Le législateur pousse aussi dans cette direction avec des initiatives comme la loi Industrie Verte, qui encourage les contrats d’assurance à proposer des investissements en private equity. Cela montre bien que les institutions et les acteurs publics reconnaissent le rôle essentiel que cette classe d’actifs pourrait jouer dans les stratégies d’épargne retraite.
Par ailleurs, les nouvelles générations prennent de plus en plus conscience de l'importance de bien préparer leur retraite. Les générations passées ont eu des conditions plus favorables : une retraite par répartition encore robuste, des marchés immobiliers propices à l’investissement, et des revenus complémentaires plus accessibles. Mais tout cela est en train de changer. Les jeunes générations veulent investir dans des projets concrets, à impact, et le private equity répond parfaitement à cette demande.
D.H. : Pour vous, investir dans le Private Equity, c’est reprendre le pouvoir sur sa retraite. Pourquoi ?
T.M. : Investir dans le Private Equity, c’est effectivement une manière de reprendre le contrôle sur sa future retraite. Aujourd’hui, de nombreuses générations anticipent des pensions de retraite relativement modestes. Face à cette perspective, il devient essentiel de construire un patrimoine personnel, non seulement pour soi, mais aussi pour ses enfants. La confiance dans le système de retraite traditionnel s’érode, et de plus en plus d’investisseurs souhaitent prendre leur destin en main.

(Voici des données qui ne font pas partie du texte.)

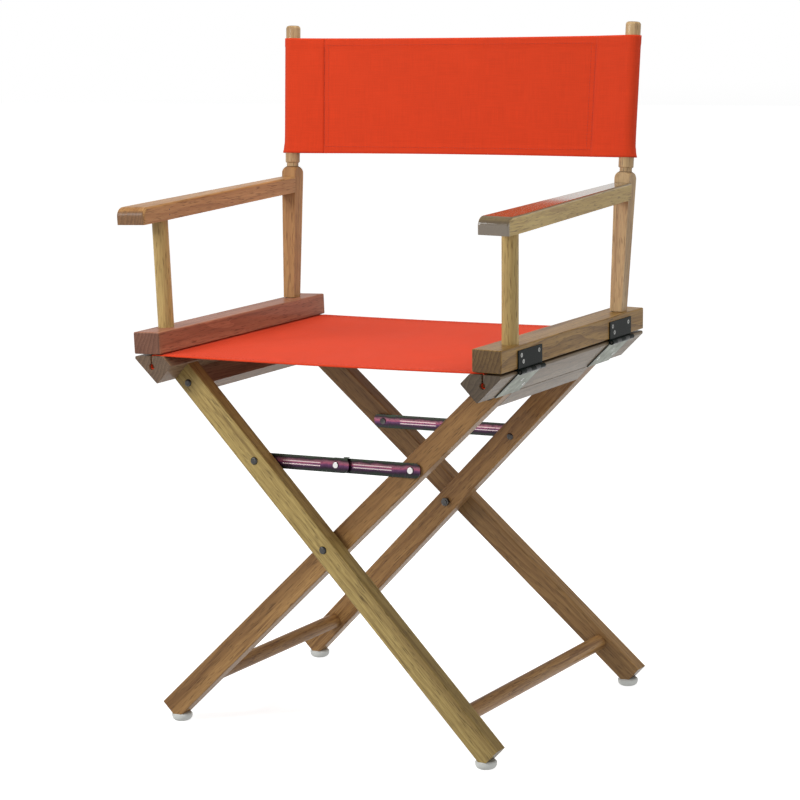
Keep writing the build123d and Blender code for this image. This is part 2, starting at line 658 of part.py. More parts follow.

Par ailleurs, on observe un désengagement progressif de l’immobilier, autrefois perçu comme une valeur sûre, en raison des crises successives et de la complexité croissante de gestion de cette classe d’actifs. Dans ce contexte, le Private Equity se présente comme une solution attractive. Il offre une opportunité de diversification et de rendement potentiellement plus élevé, permettant ainsi de mieux préparer son avenir financier.